The US, however, responded by imposing sanctions on the city, revoking its favourable-trade status, and suspending the agreement on surrender of fugitive offenders with the HKSAR.
Not once, however, did the US explain how it thought damaging Hong Kong like this would in any way benefit its people, which was revelatory.
Perhaps more than anything else, its inability to justify its actions highlighted not only its determination to undermine China by ruining Hong Kong, but also its willingness to throw a long-standing friend under the bus, just as it has now done to France, which also made the mistake of trusting it.
The US attempts to destabilise Hong Kong are a disgrace, as well as a betrayal. T
he lengths to which it was prepared to go to hurt China beggar belief, and they have now been chronicled for all to see by the China’s Ministry of Foreign Affairs.
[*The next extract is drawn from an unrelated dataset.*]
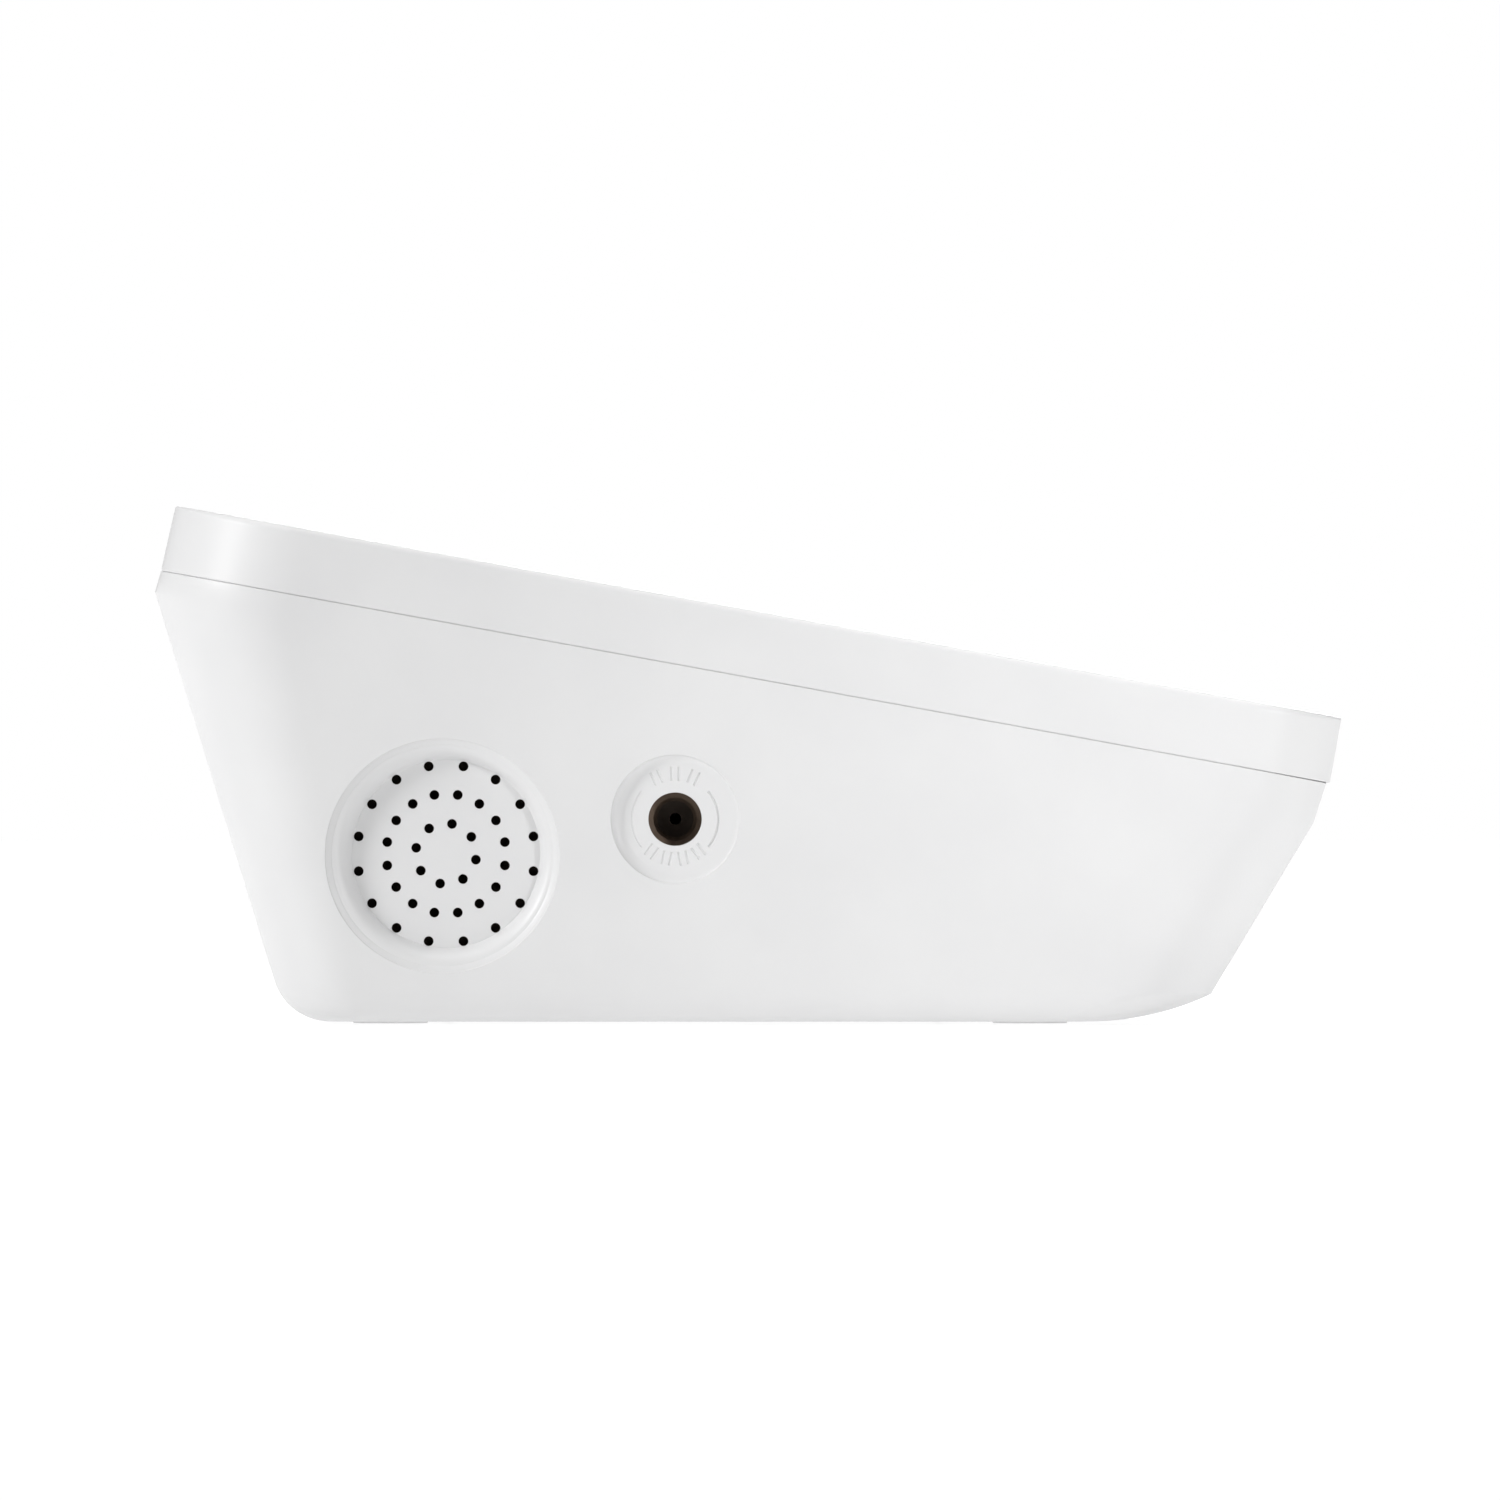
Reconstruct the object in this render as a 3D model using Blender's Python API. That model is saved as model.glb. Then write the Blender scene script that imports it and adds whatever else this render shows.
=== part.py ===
"""Desktop upper-arm blood pressure monitor, built piece by piece.

Frame: +Z up, origin on the table under the middle of the case. The low front edge faces -Y, the high back
edge +Y, and the side with the speaker and the cuff socket -X. Every constant below is in millimetres, and
the mesh builders turn millimetres into Blender's metres.
"""

import math

import bmesh
import bpy
from mathutils import Vector

MM = 0.001
GAP = 0.3

# The case, seen from its left side.
HALF_WIDTH = 53.0
DECK_SLOPE = math.radians(10.3)
DECK_FRONT_Y = -71.5
DECK_FRONT_Z = 36.8
DECK_LENGTH = 142.7
COVER_DEPTH = 8.0
BACK_DRAFT = math.radians(2.5)
WALL = 2.2
DOWN_FAR = -70.0
FOOT_PROUD = 0.25
FLOOR_Z = FOOT_PROUD + WALL
SEAM_GAP = 0.3
TONGUE_INSET = 1.25
TONGUE_HEIGHT = 1.8
CORNER_BACK = 16.0
CORNER_BACK_LOW = 8.5
CORNER_FRONT = 11.0
CORNER_STEPS = 6
TOP_EDGE_RADIUS = 0.3

# Side outline of the lower shell.
BACK_LIP = (71.4, 51.9)
BACK_LEAN = math.radians(17.2)
BACK_RADIUS = 7.0
FRONT_STEP = 0.4
FRONT_BEND = (-68.1, 24.1)
FRONT_KNEE = (-66.7, 21.8)
FRONT_FOOT = (-56.3, 4.4)
FRONT_SWEEP_RADIUS = 34.4
FRONT_SWEEP_START_Y = -41.1
FRONT_SWEEP_ANGLE = math.radians(25.3)
SIDE_RADIUS = 4.0
ROUND_STEPS = 5

# Places on the left side, as (Y, Z).
SPEAKER_AT = (36.65, 20.2)
SOCKET_AT = (8.7, 24.6)
DISH_RADIUS = 14.0
DISH_FLOOR_RADIUS = 11.3
DISH_DEPTH = 2.6
DISH_SHIFT = (0.45, 0.24)
GRILLE_THICKNESS = 1.4
GRILLE_HOLE_RADIUS = 0.6
GRILLE_RINGS = ((3.65, 8, 33.75), (7.2, 16, 11.25), (10.7, 16, 11.25))
SOCKET_RECESS_RADIUS = 7.7
SOCKET_RECESS_DEPTH = 0.8
SOCKET_BORE_RADIUS = 3.2
SOCKET_BORE_DEPTH = 15.0

# The deck: window, keys and board, in the deck's own frame (x, distance up the slope, height).
WINDOW_X = 41.0
WINDOW_FROM = 50.0
WINDOW_TO = 131.0
WINDOW_THICKNESS = 1.2
WINDOW_LEDGE = 3.0
WINDOW_CORNER = 5.0
WINDOW_GAP = 0.15
KEY_LINE = 27.0
KEY_HEIGHT = 4.2
STEM_END = -6.0
SWITCH_SIDE = 6.0
SWITCH_HEIGHT = 3.5
BOARD_TOP = -10.6
BOARD_THICKNESS = 1.6
KEYS = (("start", 0.0, 17.0, 7.0), ("memory", -32.0, 6.5, 6.5), ("set", 32.0, 6.5, 6.5))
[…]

On September 24, it issued a fact sheet titled “US Interference in Hong Kong Affairs and Support for Anti-China Destabilizing Forces”, which is highly detailed and a real eye-opener.
It exposes cynical, comprehensive and intensive efforts by a global bully-boy to ruin one of the world’s most successful cities, and is essential reading for anybody wishing to know the depths to which the US is prepared to sink.
Quite clearly, if the evidence contained in the fact sheet were to be presented in a court of law responsible for trying the US for willful depredations against Hong Kong and its people, the only possible verdict would be “guilty as charged”. This, alas, will never happen, but great comfort can nonetheless be derived from the city’s survival against all the odds.
Although, at one point, China’s adversaries thought they could bring Hong Kong to its knees and destroy the “one country, two systems” policy, they have, after the nation rallied round, been decisively thwarted. Indeed, with the central government’s steadfast support, the city has emerged from its experiences stronger than ever, and can now face its future with renewed confidence.